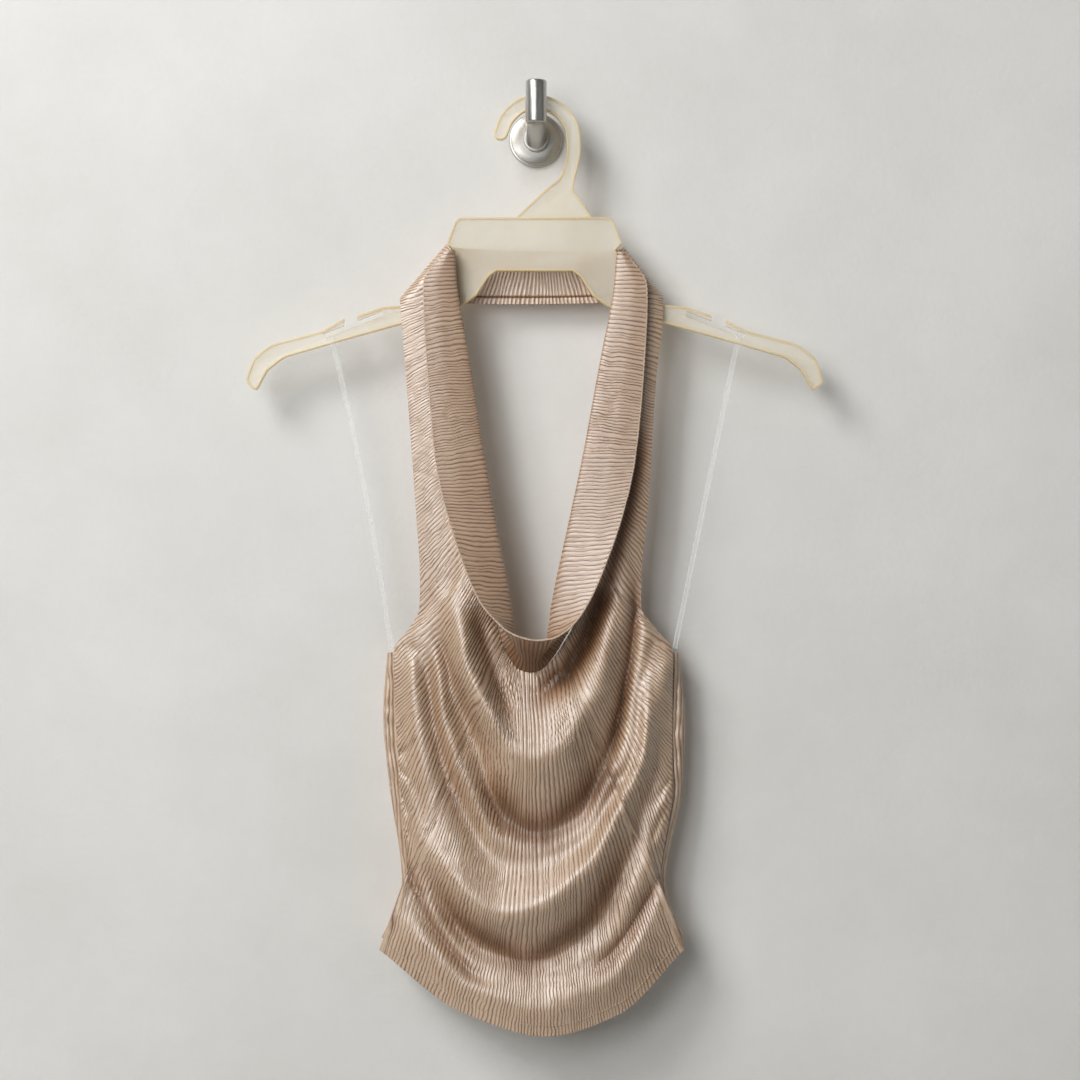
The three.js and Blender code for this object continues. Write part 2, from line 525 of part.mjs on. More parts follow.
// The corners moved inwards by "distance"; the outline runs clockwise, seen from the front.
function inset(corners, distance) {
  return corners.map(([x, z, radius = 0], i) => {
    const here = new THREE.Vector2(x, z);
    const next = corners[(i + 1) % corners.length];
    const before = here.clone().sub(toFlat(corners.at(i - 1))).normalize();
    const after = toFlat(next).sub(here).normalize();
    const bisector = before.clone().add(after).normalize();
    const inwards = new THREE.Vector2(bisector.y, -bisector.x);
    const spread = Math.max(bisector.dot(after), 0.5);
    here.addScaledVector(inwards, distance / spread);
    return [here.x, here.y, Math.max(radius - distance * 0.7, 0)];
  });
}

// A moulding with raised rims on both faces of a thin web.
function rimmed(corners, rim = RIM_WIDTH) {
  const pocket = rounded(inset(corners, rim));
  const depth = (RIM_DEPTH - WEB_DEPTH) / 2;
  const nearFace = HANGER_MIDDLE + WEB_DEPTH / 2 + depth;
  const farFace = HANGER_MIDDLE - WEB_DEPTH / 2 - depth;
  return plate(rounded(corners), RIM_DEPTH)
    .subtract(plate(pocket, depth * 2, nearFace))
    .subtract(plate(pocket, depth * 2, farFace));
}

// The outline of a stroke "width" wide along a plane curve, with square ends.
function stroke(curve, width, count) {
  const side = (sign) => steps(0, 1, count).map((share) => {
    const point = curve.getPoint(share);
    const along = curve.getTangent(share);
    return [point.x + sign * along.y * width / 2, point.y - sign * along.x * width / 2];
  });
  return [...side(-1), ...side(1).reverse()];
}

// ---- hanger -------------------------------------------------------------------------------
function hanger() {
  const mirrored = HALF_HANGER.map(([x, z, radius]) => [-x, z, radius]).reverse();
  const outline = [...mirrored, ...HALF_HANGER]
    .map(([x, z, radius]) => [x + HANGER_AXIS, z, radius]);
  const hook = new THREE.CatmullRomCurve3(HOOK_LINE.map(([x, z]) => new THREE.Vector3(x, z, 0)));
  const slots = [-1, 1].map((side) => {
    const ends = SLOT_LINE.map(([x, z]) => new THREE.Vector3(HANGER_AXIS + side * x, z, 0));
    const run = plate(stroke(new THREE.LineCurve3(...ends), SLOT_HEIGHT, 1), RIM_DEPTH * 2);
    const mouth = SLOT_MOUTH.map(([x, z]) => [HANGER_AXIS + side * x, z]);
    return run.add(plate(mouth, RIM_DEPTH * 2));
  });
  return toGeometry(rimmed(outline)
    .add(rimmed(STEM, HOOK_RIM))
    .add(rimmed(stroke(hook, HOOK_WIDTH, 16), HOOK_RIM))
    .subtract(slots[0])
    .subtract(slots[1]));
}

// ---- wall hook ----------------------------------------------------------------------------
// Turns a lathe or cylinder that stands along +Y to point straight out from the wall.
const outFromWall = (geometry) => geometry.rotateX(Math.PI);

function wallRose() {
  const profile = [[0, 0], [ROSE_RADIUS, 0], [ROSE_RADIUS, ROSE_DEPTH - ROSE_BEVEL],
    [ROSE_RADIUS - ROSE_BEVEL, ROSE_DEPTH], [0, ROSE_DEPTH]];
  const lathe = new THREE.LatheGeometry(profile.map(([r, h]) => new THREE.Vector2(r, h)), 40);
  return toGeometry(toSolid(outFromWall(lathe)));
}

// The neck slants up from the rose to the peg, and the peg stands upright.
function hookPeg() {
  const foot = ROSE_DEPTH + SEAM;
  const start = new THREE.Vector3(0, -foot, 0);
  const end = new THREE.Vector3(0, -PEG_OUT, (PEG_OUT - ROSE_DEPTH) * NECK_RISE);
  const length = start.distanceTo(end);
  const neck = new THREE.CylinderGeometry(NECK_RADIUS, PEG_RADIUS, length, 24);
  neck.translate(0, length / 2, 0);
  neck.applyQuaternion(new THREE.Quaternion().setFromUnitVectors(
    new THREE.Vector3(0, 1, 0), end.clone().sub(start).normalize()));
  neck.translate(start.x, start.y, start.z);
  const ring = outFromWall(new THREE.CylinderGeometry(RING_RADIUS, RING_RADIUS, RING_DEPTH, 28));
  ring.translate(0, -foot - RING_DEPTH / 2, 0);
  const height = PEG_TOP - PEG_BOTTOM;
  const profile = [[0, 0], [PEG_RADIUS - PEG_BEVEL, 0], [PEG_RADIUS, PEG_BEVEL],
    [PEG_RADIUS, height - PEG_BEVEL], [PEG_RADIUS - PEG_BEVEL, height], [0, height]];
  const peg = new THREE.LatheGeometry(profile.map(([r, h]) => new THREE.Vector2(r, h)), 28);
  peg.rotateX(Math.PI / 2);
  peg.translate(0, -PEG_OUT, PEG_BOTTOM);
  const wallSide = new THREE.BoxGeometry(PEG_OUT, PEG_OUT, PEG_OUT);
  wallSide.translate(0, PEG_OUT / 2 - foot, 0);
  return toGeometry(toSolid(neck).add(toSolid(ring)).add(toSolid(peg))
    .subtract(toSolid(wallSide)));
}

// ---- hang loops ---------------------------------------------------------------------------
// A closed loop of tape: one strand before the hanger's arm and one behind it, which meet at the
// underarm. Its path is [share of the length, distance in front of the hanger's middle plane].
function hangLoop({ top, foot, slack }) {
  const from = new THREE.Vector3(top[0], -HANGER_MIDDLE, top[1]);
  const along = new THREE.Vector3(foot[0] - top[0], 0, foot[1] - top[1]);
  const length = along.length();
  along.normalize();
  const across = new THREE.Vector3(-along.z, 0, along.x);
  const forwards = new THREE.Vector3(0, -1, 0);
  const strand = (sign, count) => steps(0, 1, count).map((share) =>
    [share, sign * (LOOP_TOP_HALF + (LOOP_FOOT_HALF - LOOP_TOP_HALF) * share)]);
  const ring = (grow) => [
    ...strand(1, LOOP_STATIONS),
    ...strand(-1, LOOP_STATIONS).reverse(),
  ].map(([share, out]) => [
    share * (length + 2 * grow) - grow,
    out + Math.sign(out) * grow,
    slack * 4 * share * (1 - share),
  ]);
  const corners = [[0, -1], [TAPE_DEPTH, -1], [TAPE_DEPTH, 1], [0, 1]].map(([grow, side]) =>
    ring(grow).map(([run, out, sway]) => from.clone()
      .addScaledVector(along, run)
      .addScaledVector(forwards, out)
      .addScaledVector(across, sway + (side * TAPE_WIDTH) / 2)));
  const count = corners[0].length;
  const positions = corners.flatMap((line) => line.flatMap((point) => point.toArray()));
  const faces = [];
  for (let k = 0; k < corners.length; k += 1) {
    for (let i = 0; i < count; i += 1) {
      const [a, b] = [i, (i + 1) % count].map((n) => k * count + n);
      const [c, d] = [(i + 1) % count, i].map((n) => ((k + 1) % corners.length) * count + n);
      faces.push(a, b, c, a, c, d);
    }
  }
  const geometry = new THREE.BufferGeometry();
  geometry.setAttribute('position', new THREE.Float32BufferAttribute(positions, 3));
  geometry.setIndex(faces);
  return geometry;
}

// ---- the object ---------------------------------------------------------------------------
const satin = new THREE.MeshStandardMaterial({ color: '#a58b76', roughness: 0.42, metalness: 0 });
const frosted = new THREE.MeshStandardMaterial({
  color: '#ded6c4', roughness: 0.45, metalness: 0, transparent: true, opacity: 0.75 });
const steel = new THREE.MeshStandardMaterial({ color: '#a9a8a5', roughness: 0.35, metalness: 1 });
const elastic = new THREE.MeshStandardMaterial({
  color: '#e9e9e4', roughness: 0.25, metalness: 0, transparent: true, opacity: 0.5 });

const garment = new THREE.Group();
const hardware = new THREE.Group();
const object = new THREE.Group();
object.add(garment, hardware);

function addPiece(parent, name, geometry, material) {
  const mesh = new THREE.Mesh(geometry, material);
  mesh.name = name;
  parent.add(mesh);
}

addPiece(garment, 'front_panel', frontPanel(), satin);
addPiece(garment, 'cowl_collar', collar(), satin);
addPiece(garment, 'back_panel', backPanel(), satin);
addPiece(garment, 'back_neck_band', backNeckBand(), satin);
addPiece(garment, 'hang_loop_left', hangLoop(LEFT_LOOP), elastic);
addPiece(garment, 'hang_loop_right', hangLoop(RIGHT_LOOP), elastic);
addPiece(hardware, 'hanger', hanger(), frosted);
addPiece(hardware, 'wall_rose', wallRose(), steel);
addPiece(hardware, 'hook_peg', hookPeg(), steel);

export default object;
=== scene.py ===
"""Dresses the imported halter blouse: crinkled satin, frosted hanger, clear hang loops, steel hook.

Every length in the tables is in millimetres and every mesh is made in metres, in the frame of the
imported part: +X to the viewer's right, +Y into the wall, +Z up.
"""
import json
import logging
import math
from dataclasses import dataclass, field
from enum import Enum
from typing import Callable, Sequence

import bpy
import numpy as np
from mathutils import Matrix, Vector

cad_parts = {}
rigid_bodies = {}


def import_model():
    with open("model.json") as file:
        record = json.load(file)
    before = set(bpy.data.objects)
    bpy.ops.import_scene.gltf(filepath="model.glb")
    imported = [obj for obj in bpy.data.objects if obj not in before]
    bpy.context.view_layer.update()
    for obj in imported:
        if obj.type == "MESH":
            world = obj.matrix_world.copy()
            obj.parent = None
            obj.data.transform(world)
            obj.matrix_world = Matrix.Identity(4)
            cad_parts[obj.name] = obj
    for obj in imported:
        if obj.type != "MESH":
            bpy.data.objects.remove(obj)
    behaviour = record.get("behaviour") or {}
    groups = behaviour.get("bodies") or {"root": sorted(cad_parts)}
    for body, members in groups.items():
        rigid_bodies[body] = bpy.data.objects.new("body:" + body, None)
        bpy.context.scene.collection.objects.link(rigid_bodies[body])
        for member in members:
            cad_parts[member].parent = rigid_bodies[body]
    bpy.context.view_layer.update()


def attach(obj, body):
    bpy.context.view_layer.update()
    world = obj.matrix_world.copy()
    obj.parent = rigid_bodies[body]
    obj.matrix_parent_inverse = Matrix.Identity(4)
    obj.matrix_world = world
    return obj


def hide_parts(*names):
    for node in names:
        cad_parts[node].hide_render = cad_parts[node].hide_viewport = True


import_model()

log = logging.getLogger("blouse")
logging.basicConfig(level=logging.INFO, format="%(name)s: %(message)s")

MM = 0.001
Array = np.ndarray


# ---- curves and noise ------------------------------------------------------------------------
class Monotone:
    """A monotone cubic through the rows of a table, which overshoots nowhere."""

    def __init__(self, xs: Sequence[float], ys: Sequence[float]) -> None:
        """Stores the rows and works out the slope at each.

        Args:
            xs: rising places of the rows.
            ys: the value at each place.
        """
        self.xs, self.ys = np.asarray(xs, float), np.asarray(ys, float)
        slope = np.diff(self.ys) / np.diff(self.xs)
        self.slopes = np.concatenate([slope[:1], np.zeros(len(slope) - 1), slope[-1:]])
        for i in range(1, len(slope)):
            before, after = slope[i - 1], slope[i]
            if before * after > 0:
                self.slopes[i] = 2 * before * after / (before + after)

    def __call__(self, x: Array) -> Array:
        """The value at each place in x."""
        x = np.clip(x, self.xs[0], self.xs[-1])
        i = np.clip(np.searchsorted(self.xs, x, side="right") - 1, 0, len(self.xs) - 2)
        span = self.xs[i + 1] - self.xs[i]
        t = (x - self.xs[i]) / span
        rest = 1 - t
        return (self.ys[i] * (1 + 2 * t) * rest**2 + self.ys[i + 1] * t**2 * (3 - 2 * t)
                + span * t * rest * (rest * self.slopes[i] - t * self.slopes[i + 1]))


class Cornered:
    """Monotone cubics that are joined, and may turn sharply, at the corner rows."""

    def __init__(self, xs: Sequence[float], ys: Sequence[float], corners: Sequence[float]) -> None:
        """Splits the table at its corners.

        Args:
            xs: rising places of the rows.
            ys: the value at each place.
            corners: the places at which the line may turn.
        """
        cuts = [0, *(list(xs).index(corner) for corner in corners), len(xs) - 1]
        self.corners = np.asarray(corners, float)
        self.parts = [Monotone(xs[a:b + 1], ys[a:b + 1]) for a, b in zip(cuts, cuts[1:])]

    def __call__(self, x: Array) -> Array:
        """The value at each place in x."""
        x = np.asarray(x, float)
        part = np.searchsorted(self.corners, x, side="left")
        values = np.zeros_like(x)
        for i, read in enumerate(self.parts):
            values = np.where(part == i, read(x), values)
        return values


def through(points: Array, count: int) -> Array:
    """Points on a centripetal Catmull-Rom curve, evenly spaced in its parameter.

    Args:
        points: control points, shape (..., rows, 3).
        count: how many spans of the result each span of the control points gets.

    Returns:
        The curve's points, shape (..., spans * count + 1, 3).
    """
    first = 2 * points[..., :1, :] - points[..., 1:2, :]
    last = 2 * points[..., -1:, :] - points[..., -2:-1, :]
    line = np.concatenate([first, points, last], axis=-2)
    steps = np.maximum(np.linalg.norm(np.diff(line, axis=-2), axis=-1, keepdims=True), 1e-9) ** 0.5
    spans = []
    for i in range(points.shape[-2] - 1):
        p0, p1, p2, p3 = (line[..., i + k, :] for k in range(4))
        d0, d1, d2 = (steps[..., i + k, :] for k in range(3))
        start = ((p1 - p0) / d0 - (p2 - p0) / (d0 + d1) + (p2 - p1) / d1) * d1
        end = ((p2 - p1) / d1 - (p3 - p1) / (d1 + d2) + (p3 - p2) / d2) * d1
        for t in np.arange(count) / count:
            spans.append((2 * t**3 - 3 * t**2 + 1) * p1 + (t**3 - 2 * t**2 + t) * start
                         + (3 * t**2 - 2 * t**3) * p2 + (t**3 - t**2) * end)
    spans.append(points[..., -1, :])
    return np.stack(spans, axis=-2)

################

Objective: Going down the listing above, begin printing at the line with "addPiece(garment, 'front_panel', frontPanel(), satin);" and finish with the line with "record = json.load(file)", exactly as they appear.

Solution to this problem:
addPiece(garment, 'front_panel', frontPanel(), satin);
addPiece(garment, 'cowl_collar', collar(), satin);
addPiece(garment, 'back_panel', backPanel(), satin);
addPiece(garment, 'back_neck_band', backNeckBand(), satin);
addPiece(garment, 'hang_loop_left', hangLoop(LEFT_LOOP), elastic);
addPiece(garment, 'hang_loop_right', hangLoop(RIGHT_LOOP), elastic);
addPiece(hardware, 'hanger', hanger(), frosted);
addPiece(hardware, 'wall_rose', wallRose(), steel);
addPiece(hardware, 'hook_peg', hookPeg(), steel);

export default object;
=== scene.py ===
"""Dresses the imported halter blouse: crinkled satin, frosted hanger, clear hang loops, steel hook.

Every length in the tables is in millimetres and every mesh is made in metres, in the frame of the
imported part: +X to the viewer's right, +Y into the wall, +Z up.
"""
import json
import logging
import math
from dataclasses import dataclass, field
from enum import Enum
from typing import Callable, Sequence

import bpy
import numpy as np
from mathutils import Matrix, Vector

cad_parts = {}
rigid_bodies = {}


def import_model():
    with open("model.json") as file:
        record = json.load(file)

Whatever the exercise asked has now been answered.